Though 99 percent of the 4,200 breweries in the U.S. may be "small and independent," that overwhelming majority only holds about 12 percent of the beer market. But just five years ago, that was 6 percent, and the biggest brewing players — Anheuser-Busch InBev, SABMiller, and Constellation Brands — are fighting back by scooping up smaller breweries to avoid losing customers and revenue.
For fans of renowned breweries such as Goose Island (now owned by A-B InBev) and Ballast Point (bought by Constellation), buyouts mean wider availability of their favorite beers at festivals, sporting events, and grocery stores. But Greg Koch, co-founder of Stone Brewing, sees things differently. "The average consumer might look at Big Beer acquisitions of craft brands as providing more access and providing choice to consumers," says Koch. "But the reality is that the exact opposite is the stated and desired goal of the big companies. They are in business to control and to maximize their profit and their share price." As proof of the big player's strategy to acquire and shrink, Koch cites the fact that America’s 4,131 breweries as of 1873 had consolidated into 42 by 1979.

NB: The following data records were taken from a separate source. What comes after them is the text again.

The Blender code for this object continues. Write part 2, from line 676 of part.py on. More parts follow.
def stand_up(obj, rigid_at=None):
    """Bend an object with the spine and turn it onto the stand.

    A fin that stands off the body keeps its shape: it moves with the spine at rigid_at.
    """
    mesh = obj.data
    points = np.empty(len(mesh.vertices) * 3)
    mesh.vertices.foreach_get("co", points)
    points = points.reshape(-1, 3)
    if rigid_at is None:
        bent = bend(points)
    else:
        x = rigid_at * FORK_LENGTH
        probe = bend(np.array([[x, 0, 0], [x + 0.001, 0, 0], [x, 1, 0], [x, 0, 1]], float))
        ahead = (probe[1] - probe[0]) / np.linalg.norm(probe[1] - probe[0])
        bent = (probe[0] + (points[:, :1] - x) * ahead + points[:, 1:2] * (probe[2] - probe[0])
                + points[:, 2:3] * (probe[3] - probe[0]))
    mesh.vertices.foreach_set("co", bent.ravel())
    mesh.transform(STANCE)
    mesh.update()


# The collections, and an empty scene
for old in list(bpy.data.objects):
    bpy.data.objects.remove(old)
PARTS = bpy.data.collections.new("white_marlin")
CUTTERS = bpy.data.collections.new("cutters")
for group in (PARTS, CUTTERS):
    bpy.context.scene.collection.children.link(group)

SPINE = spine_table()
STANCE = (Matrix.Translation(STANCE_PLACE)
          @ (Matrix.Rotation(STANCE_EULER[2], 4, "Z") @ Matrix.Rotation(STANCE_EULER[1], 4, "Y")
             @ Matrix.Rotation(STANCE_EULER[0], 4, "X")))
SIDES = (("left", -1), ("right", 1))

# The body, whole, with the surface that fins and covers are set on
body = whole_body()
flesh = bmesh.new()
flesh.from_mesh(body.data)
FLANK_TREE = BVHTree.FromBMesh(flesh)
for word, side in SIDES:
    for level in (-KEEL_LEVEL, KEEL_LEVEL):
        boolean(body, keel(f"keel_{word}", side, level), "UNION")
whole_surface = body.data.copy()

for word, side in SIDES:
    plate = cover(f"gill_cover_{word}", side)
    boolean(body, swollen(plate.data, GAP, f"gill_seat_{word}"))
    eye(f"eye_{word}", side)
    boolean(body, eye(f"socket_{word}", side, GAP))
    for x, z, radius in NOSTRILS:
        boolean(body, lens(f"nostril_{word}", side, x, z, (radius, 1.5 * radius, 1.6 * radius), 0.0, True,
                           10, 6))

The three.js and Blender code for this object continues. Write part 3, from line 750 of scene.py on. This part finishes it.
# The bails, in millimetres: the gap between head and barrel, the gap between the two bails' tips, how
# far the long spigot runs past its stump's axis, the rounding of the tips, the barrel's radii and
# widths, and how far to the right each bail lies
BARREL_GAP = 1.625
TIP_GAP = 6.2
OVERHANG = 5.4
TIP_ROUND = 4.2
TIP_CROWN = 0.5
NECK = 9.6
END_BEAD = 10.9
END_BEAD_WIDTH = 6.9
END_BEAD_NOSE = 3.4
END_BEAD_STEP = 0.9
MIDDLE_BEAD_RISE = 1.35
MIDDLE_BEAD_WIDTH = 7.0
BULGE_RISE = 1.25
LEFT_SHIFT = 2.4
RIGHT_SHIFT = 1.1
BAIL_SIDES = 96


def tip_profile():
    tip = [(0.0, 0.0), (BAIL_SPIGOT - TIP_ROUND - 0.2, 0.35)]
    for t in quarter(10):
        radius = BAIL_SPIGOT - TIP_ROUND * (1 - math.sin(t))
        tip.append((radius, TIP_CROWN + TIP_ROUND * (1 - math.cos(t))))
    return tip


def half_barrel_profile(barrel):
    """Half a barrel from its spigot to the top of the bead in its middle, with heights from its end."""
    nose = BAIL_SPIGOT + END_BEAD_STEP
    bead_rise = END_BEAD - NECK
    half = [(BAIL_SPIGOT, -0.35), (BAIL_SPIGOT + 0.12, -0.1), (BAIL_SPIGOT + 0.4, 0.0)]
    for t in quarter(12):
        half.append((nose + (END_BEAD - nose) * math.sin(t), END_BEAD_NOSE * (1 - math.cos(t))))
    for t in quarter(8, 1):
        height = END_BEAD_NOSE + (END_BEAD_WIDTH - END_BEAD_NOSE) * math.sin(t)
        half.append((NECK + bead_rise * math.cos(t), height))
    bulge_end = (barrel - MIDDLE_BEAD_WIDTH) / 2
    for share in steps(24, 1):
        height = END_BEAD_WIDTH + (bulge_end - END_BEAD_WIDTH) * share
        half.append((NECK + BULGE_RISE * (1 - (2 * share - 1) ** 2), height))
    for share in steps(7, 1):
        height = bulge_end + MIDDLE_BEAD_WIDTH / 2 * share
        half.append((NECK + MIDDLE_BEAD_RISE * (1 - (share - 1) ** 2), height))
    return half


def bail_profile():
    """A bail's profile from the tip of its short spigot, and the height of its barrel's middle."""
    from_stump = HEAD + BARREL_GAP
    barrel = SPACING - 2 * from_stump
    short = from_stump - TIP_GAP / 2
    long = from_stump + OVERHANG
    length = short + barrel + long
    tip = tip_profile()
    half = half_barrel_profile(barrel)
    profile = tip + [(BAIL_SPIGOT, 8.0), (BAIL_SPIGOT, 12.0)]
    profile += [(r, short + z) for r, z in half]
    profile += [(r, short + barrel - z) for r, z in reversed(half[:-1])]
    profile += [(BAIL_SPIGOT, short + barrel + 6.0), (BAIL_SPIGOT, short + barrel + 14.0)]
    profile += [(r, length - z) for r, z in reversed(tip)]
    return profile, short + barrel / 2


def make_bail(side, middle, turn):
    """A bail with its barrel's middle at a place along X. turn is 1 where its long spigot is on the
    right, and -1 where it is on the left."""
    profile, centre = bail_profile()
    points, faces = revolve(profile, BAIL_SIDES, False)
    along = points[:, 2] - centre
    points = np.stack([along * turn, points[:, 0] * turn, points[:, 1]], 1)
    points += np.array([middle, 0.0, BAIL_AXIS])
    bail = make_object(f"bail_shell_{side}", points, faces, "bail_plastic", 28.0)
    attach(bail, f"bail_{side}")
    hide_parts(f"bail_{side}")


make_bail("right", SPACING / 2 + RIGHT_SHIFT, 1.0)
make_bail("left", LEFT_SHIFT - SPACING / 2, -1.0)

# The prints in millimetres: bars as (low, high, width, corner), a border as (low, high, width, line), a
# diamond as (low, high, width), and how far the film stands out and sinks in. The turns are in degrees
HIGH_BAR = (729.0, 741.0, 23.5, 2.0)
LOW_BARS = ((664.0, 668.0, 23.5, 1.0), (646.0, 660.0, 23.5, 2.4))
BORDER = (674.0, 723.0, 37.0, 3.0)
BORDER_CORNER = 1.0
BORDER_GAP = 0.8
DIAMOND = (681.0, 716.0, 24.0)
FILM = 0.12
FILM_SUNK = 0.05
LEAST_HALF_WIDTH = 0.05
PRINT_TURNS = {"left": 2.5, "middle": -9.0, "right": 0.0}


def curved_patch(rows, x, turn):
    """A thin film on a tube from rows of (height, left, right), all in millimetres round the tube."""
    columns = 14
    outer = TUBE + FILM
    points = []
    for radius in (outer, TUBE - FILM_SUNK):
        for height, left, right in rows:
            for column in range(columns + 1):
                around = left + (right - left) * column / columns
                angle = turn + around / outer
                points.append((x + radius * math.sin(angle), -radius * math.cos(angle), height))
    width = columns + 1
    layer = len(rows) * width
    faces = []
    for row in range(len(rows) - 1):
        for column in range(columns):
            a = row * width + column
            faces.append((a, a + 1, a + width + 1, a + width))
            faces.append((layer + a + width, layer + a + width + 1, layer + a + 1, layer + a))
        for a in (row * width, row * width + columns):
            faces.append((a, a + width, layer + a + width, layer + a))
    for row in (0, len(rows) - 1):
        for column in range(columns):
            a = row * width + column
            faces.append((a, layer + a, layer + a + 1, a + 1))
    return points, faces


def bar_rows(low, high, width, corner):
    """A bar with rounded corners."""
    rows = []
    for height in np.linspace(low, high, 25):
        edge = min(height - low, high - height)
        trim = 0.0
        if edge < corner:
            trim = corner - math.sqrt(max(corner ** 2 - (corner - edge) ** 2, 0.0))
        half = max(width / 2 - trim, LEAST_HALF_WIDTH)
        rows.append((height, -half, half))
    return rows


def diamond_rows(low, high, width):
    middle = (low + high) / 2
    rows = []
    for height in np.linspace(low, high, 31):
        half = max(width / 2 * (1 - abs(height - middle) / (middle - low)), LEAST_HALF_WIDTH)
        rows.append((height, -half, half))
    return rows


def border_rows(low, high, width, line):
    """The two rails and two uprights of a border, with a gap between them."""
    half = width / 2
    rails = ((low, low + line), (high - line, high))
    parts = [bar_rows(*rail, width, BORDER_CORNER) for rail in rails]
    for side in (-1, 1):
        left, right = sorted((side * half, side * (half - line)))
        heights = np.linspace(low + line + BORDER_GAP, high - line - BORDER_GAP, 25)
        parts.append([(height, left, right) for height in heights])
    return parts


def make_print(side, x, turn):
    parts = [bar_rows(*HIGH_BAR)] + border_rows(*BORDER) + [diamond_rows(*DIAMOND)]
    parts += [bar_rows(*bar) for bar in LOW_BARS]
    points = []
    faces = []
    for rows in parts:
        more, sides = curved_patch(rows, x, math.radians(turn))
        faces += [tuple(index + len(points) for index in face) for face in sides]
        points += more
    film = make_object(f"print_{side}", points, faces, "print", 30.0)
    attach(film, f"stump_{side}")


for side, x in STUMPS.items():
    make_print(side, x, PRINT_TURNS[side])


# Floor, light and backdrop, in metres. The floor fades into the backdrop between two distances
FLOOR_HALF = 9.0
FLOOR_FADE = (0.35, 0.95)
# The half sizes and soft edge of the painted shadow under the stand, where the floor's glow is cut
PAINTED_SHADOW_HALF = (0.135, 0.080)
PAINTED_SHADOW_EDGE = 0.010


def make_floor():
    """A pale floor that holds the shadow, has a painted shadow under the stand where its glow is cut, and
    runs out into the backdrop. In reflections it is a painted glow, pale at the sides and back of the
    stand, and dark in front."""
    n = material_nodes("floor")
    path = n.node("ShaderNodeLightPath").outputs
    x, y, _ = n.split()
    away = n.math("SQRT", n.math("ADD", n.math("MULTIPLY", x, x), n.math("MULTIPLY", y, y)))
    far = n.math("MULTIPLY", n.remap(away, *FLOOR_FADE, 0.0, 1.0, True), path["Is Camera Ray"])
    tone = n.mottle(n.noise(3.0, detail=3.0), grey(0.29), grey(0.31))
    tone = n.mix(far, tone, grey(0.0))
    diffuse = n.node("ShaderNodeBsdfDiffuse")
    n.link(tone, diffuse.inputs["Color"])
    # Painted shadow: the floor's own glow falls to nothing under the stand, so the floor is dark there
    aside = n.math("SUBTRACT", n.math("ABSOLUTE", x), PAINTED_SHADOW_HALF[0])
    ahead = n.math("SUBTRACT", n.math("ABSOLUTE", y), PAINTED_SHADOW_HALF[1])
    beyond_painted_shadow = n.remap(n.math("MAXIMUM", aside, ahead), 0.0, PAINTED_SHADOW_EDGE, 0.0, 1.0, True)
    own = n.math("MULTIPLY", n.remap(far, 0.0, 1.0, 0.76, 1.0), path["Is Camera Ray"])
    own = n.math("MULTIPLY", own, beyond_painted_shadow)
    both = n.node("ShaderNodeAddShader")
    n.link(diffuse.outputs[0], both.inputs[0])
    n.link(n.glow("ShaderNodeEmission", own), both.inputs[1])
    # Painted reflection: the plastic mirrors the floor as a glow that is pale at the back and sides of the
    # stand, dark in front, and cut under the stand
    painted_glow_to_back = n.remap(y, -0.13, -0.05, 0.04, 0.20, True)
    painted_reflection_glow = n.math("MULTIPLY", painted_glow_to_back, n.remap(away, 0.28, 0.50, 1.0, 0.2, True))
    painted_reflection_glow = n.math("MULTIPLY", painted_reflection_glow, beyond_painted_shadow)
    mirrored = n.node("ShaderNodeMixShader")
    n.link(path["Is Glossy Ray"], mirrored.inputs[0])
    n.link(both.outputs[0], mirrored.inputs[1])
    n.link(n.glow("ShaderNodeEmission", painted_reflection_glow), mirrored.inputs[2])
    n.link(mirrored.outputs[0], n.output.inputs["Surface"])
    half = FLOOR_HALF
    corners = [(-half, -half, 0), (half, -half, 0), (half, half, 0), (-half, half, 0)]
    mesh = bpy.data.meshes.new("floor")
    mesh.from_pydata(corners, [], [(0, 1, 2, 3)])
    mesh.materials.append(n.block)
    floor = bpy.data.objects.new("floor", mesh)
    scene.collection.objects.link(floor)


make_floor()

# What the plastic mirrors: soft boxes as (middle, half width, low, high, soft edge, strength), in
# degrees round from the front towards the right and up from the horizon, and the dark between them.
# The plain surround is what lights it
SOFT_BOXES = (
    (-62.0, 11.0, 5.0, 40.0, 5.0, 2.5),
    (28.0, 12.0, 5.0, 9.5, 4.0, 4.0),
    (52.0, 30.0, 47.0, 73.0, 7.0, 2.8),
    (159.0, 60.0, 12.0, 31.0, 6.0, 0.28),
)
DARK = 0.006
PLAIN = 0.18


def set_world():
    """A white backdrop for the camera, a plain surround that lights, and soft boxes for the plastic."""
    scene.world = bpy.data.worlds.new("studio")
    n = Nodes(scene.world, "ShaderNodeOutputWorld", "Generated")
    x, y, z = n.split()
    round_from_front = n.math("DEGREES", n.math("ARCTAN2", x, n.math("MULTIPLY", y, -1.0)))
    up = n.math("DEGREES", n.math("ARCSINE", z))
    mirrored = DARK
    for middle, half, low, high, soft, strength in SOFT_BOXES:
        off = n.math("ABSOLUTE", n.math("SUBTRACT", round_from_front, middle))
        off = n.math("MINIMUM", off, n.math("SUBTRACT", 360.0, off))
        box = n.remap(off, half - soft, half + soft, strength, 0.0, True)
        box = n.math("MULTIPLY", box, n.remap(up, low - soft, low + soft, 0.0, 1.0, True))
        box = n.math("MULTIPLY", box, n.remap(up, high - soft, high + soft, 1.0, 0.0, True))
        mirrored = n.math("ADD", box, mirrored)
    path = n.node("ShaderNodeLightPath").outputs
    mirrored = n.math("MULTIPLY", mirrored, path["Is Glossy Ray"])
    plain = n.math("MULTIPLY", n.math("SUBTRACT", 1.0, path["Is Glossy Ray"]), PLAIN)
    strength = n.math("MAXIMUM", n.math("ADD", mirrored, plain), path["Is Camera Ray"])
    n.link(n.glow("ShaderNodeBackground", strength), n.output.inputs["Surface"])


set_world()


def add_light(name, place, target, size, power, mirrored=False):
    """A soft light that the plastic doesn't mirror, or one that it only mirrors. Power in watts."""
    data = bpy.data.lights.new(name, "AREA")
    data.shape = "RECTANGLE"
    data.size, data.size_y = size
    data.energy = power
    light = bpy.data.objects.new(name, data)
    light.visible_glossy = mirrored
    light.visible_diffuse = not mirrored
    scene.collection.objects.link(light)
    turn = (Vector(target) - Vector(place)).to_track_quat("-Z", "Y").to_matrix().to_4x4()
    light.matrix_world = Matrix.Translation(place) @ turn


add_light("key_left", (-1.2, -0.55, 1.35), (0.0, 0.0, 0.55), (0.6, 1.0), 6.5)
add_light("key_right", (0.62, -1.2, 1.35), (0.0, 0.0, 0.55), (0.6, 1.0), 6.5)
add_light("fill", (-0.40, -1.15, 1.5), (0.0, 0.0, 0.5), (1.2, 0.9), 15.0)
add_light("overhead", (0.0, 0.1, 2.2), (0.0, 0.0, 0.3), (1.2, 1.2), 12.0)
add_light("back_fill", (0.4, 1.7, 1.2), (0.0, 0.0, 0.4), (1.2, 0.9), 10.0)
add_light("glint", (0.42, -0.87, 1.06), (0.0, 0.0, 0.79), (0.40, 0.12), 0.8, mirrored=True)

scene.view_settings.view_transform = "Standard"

Still, it’s tempting for craft brewers to "sell out" because most strive to reach a wider audience — an incredibly costly endeavor industry giants can bankroll. How else is a craft brewery to expand when it has hit the limits of loans or equity?
Koch's solution is True Craft, a $100 million fund established to offer breweries the necessary funding for growth without giving up majority ownership. The details of how, exactly, this new venture will be subsidized and administered are to be revealed in the coming months, but Koch has confirmed that the plan is to purchase minority, non-controlling stakes in willing craft breweries, enabling them to expand without relinquishing control or compromising their values. "There needs to be a different model: one designed to allow for the principles, the ideals, the ethos of craft beer to continue in perpetuity," says Koch.
Sam Holloway, co-founder and president of craft beer consulting firm Crafting a Strategy, points out that in addition to providing cash for physical expansion, True Craft potentially offers wider reach for breweries that wish to bypass corporate distribution networks such as that of A-B Inbev. The Belgian-Brazilian conglomerate works closely with more than 500 wholesalers and privately owns many other distributors in the U.S. Instead, Stone, which owns a craft-only distribution company, could open distribution paths for a smaller brewery that it couldn't otherwise access. "What I love about Stone is that they're giving craft breweries another choice to decide who they want to work with to expand their brewery," Holloway says. "To me, the more choices that craft breweries have, the better decisions each can make."
Financially speaking, brewers have more choices than ever. In one recent example, Victory Brewing and Southern Tier got creative earlier this year by joining forces under a private equity firm called Ulysses Management. As a unified brewing entity that can price beer competitively, both breweries hope to be taken more seriously by wholesalers, who will distribute the beer more widely. Even Felipe Szpigel, President of The High End — Anheuser-Busch's business unit of craft and import brands — seems to see the value of providing different options to growing breweries. “Initiatives focused on the development of the beer industry are exciting, and I look forward to continuing the dialogue when all the details on [True Craft] are available,” Szpigel says.
Stone is many times smaller than the likes of AB-Inbev. But as a company that recently put roots down across the ocean in Berlin, Germany, and pulls in nine figures in annual revenue, the brewery is no small fry. Yesterday's scrappy brewers continue to grow at an astonishing rate, and with Big Beer brands making more and more purchases, it is becoming increasingly difficult to determine which brands are truly "craft." And with customers staying loyal to certain breweries no matter who owns them, the "craft" designation may be on the verge of irrelevance.
In the meantime, Koch seems optimistic that Stone's new financing model will not only appeal to the business community, but to brewers and consumers in love with beer. "I dream of a world in which the actual, real version in food and drink is more available than the homogenized, commoditized, industrialized version," he says. "That's probably an unrealistic dream, but I'm not gonna give up on it."